───── Records ─────

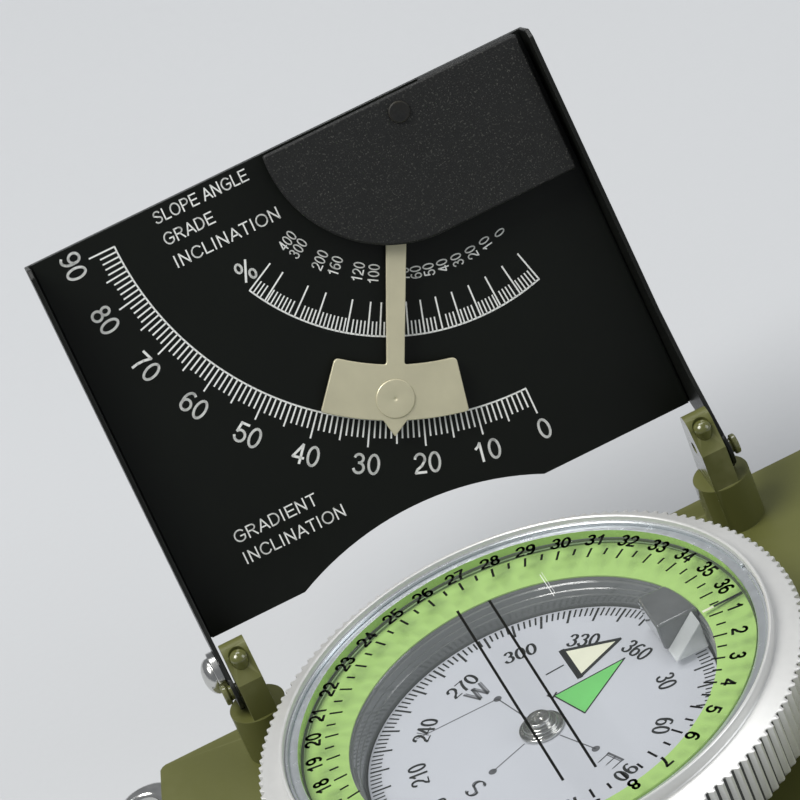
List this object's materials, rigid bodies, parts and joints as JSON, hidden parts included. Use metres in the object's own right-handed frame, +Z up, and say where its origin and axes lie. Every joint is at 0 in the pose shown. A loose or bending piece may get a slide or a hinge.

─────
───── Records ─────

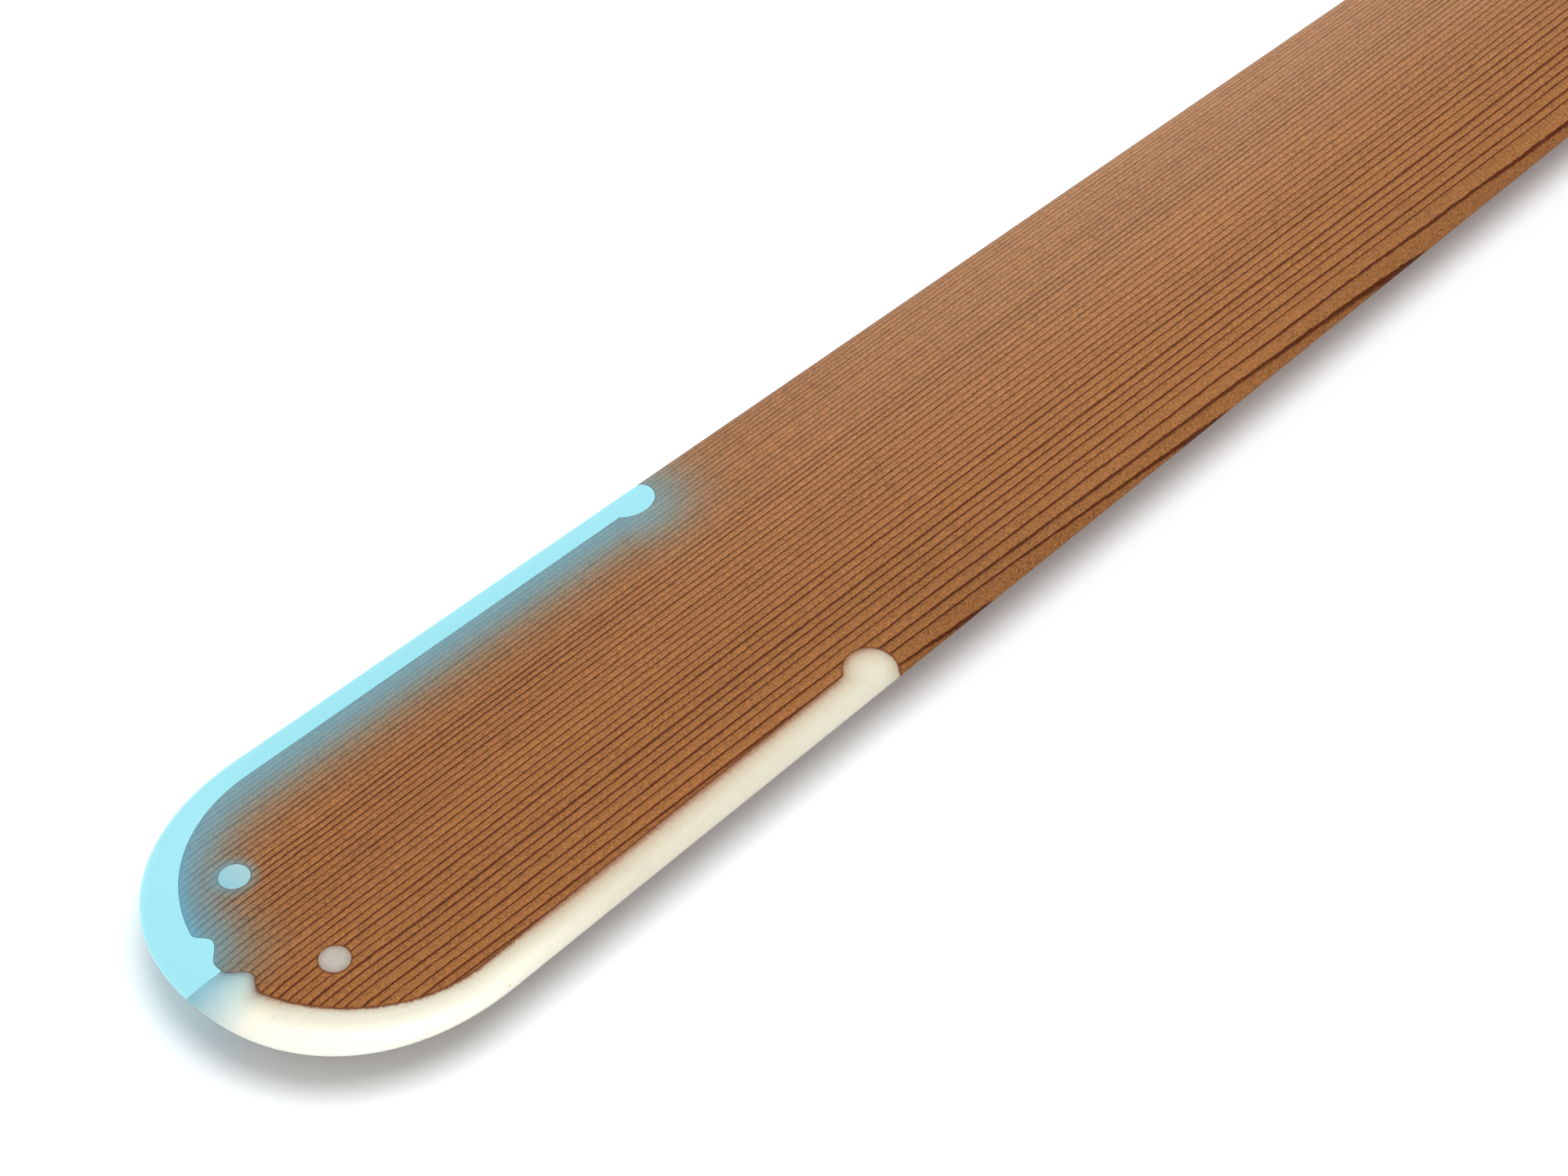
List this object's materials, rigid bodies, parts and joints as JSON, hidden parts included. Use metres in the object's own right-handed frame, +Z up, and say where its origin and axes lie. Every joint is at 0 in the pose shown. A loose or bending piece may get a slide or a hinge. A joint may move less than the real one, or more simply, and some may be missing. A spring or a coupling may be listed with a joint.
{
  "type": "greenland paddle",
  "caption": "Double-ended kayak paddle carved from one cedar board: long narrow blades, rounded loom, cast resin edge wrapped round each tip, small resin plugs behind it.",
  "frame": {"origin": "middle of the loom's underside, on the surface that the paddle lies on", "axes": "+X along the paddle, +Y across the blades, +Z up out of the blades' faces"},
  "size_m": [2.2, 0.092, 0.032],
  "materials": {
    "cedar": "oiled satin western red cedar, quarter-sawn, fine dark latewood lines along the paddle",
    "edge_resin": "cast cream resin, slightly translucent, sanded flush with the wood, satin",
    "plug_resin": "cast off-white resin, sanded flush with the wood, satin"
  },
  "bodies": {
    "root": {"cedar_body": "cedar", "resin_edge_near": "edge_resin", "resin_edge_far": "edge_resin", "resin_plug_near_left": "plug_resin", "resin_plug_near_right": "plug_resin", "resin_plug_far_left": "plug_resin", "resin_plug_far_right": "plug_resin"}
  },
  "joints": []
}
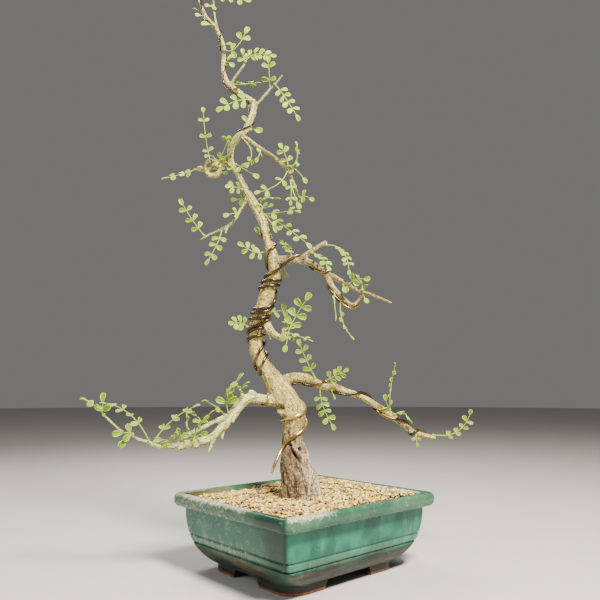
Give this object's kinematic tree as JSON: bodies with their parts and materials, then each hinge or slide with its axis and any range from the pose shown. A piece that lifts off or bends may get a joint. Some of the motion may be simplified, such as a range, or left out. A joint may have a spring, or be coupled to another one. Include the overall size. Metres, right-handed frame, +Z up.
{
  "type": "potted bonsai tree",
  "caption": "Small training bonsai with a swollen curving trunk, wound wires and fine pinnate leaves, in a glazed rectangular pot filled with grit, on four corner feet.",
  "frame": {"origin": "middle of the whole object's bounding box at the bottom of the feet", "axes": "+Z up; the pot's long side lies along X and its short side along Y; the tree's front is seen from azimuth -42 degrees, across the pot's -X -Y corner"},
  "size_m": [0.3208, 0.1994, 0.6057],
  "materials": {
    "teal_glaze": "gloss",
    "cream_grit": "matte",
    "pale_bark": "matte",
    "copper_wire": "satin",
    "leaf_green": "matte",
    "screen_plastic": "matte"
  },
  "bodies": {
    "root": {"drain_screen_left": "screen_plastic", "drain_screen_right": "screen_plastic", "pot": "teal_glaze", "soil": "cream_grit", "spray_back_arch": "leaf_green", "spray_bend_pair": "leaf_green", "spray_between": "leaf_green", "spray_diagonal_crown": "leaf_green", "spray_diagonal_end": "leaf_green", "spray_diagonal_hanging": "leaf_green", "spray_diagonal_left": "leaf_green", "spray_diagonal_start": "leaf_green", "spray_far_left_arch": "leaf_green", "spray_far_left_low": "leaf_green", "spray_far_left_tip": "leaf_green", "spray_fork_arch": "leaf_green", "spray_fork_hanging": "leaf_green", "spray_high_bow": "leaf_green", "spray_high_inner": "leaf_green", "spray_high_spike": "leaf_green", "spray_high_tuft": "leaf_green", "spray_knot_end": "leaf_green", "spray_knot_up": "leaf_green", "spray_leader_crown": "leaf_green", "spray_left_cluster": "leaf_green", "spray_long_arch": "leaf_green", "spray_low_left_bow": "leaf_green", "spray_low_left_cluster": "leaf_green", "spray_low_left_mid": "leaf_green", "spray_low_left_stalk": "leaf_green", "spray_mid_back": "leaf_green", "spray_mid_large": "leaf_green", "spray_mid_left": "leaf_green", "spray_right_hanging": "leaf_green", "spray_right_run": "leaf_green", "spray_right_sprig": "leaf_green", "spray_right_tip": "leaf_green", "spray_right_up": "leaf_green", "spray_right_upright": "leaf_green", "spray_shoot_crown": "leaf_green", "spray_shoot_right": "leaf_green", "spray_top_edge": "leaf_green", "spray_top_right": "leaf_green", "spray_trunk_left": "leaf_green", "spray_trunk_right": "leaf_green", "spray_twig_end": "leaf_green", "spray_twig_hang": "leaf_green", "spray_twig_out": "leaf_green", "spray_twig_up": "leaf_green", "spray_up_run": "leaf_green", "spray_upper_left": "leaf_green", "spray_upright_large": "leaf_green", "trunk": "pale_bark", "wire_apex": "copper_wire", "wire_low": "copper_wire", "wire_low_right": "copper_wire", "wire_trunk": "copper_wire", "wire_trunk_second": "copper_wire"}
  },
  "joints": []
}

─────

> What you have to do
Which lines contain "that"? Show each of them.

> Result for this exercise
  "frame": {"origin": "middle of the loom's underside, on the surface that the paddle lies on", "axes": "+X along the paddle, +Y across the blades, +Z up out of the blades' faces"},
Give this object's kinematic tree as JSON: bodies with their parts and materials, then each hinge or slide with its axis and any range from the pose shown. A piece that lifts off or bends may get a joint. Some of the motion may be simplified, such as a range, or left out. A joint may have a spring, or be coupled to another one. Include the overall size. Metres, right-handed frame, +Z up.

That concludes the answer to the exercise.